What you have to do. Print again only this span: the line with "loudspeaker();", the line with "for node in", and all lines between them, exactly as given.

▽

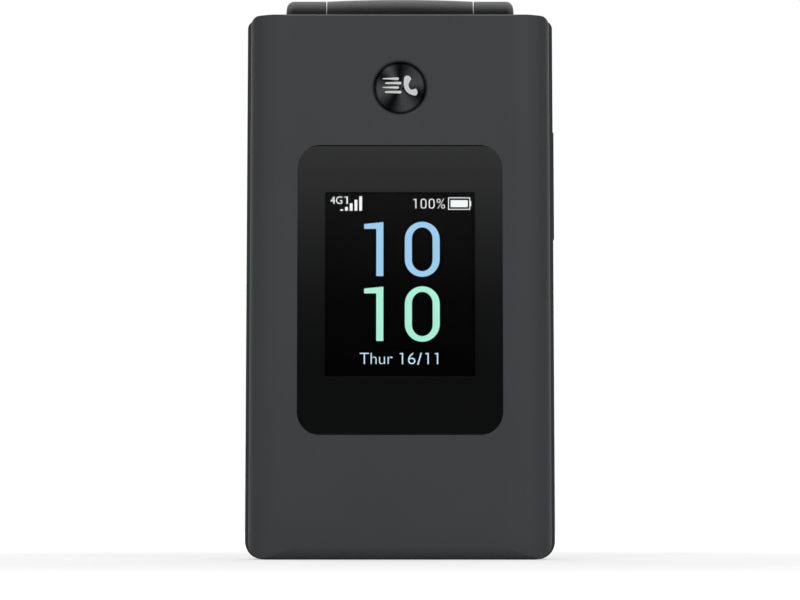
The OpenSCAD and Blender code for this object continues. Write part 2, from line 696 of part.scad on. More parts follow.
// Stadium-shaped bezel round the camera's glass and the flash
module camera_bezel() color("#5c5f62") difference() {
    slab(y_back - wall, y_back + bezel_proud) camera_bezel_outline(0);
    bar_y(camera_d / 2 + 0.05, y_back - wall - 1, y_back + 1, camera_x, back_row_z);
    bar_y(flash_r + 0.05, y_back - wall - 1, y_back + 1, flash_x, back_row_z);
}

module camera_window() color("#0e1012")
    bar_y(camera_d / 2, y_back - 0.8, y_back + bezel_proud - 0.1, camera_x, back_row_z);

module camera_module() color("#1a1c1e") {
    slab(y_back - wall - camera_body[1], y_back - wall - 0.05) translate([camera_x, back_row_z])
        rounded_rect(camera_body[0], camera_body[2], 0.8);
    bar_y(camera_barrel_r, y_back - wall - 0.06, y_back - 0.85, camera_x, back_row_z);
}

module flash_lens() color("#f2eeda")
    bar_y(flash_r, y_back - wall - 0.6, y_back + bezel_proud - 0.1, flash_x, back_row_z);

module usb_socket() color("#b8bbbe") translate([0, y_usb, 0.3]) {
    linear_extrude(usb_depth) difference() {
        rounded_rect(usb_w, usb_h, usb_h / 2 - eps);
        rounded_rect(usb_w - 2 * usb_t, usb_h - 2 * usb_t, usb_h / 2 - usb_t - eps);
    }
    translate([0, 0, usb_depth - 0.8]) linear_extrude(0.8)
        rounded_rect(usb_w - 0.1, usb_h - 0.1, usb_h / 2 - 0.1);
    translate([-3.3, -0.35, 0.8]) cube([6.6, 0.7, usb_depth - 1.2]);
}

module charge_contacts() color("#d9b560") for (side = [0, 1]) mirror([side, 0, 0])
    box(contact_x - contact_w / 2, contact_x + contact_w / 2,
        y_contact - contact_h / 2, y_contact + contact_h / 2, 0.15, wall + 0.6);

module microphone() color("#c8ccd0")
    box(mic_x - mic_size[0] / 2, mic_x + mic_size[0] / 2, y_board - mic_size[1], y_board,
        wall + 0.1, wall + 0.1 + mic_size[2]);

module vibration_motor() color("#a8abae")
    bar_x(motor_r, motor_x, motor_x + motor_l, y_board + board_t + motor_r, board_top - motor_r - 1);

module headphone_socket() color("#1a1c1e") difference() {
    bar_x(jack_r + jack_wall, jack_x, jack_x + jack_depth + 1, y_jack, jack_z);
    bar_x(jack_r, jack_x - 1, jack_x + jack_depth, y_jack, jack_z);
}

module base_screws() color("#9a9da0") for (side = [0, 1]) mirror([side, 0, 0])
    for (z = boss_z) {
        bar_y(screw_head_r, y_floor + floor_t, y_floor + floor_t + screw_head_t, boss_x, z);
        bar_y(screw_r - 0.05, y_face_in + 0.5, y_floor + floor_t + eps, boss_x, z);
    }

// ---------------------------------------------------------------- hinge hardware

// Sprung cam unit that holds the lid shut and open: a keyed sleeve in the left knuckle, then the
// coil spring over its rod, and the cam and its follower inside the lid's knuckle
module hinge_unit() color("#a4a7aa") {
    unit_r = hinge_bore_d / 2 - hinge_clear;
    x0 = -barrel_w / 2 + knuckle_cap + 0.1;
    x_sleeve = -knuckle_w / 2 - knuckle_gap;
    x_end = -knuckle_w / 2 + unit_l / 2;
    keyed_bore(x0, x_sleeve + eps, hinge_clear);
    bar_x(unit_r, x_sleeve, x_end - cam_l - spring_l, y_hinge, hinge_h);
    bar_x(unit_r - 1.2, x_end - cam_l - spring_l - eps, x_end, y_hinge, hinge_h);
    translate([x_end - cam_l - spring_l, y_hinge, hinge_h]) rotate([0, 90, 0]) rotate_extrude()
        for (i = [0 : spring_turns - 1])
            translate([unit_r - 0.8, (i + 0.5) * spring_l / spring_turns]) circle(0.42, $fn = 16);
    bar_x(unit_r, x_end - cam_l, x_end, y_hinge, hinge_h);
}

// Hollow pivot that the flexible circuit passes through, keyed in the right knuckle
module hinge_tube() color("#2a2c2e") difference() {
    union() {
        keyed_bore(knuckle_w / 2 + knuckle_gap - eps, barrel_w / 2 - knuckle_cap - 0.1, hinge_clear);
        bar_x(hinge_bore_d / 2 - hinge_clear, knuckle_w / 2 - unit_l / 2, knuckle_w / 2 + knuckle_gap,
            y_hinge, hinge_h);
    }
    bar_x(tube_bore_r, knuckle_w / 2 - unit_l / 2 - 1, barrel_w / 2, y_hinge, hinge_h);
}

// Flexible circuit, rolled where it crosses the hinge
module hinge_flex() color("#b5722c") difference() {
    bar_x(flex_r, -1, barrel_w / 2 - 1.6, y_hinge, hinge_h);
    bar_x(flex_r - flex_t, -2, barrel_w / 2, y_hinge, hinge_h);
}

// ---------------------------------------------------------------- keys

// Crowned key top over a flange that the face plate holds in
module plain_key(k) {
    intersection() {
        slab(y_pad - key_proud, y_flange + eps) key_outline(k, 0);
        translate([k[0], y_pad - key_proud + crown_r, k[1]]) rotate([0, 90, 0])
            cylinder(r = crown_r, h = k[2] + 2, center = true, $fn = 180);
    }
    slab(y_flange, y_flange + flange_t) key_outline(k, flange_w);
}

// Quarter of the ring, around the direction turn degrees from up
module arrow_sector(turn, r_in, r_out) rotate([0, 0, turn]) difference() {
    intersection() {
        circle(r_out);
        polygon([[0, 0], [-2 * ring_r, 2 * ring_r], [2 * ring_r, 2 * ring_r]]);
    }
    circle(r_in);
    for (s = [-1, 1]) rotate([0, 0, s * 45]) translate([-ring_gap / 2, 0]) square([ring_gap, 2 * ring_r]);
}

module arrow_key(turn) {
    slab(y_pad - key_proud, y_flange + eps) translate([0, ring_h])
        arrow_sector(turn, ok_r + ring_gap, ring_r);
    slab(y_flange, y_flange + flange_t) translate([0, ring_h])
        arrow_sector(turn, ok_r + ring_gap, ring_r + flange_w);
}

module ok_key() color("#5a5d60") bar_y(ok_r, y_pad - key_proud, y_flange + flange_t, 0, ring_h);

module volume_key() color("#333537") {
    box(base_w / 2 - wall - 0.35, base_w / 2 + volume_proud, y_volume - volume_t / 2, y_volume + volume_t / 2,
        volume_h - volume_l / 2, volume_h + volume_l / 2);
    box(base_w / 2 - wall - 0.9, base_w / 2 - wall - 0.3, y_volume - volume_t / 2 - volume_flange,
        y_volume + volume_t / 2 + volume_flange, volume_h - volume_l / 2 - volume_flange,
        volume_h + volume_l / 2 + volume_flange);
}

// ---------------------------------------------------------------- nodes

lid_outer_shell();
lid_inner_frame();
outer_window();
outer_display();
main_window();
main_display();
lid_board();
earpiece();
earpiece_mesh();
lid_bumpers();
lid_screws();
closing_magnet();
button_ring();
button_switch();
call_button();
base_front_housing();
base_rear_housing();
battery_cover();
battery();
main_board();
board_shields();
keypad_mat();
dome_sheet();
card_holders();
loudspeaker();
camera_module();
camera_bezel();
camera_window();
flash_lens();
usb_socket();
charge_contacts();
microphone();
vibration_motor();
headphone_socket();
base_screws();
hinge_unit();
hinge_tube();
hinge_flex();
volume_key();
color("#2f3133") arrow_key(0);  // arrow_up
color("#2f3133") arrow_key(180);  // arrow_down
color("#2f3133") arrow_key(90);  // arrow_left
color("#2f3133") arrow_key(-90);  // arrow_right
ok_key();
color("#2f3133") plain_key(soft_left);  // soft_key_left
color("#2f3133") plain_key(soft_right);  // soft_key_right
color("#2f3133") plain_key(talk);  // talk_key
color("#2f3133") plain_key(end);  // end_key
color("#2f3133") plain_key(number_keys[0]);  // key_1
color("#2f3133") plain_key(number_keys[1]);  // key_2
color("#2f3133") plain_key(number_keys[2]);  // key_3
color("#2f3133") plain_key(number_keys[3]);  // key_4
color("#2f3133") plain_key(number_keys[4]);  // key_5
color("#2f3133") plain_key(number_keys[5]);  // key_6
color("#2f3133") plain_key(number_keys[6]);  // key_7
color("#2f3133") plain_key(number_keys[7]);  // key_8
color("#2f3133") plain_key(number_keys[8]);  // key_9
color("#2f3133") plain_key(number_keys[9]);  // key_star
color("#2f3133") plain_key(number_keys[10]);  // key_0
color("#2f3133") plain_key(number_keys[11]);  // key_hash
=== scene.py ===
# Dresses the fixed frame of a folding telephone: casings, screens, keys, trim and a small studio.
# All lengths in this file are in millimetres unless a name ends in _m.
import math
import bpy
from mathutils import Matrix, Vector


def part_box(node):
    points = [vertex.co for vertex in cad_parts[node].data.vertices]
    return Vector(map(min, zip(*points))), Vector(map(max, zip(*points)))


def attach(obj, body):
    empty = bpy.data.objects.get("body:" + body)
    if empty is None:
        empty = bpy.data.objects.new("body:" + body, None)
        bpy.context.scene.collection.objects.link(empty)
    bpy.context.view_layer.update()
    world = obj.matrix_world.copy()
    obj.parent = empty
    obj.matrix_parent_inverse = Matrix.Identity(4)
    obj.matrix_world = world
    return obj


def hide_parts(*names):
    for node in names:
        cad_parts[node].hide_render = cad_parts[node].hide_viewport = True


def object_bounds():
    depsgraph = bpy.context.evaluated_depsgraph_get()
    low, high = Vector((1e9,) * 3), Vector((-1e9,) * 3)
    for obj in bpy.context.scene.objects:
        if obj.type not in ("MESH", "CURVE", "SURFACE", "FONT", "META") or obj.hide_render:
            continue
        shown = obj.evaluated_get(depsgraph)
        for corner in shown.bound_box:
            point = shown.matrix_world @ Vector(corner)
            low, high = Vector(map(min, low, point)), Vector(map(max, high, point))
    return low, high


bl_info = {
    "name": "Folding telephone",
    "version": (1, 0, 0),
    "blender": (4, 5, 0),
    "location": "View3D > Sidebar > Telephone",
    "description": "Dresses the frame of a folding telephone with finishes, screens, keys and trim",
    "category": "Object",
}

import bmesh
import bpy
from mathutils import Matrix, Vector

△

Response to this task.
loudspeaker();
camera_module();
camera_bezel();
camera_window();
flash_lens();
usb_socket();
charge_contacts();
microphone();
vibration_motor();
headphone_socket();
base_screws();
hinge_unit();
hinge_tube();
hinge_flex();
volume_key();
color("#2f3133") arrow_key(0);  // arrow_up
color("#2f3133") arrow_key(180);  // arrow_down
color("#2f3133") arrow_key(90);  // arrow_left
color("#2f3133") arrow_key(-90);  // arrow_right
ok_key();
color("#2f3133") plain_key(soft_left);  // soft_key_left
color("#2f3133") plain_key(soft_right);  // soft_key_right
color("#2f3133") plain_key(talk);  // talk_key
color("#2f3133") plain_key(end);  // end_key
color("#2f3133") plain_key(number_keys[0]);  // key_1
color("#2f3133") plain_key(number_keys[1]);  // key_2
color("#2f3133") plain_key(number_keys[2]);  // key_3
color("#2f3133") plain_key(number_keys[3]);  // key_4
color("#2f3133") plain_key(number_keys[4]);  // key_5
color("#2f3133") plain_key(number_keys[5]);  // key_6
color("#2f3133") plain_key(number_keys[6]);  // key_7
color("#2f3133") plain_key(number_keys[7]);  // key_8
color("#2f3133") plain_key(number_keys[8]);  // key_9
color("#2f3133") plain_key(number_keys[9]);  // key_star
color("#2f3133") plain_key(number_keys[10]);  // key_0
color("#2f3133") plain_key(number_keys[11]);  // key_hash
=== scene.py ===
# Dresses the fixed frame of a folding telephone: casings, screens, keys, trim and a small studio.
# All lengths in this file are in millimetres unless a name ends in _m.
import math
import bpy
from mathutils import Matrix, Vector


def part_box(node):
    points = [vertex.co for vertex in cad_parts[node].data.vertices]
    return Vector(map(min, zip(*points))), Vector(map(max, zip(*points)))


def attach(obj, body):
    empty = bpy.data.objects.get("body:" + body)
    if empty is None:
        empty = bpy.data.objects.new("body:" + body, None)
        bpy.context.scene.collection.objects.link(empty)
    bpy.context.view_layer.update()
    world = obj.matrix_world.copy()
    obj.parent = empty
    obj.matrix_parent_inverse = Matrix.Identity(4)
    obj.matrix_world = world
    return obj


def hide_parts(*names):
    for node in names:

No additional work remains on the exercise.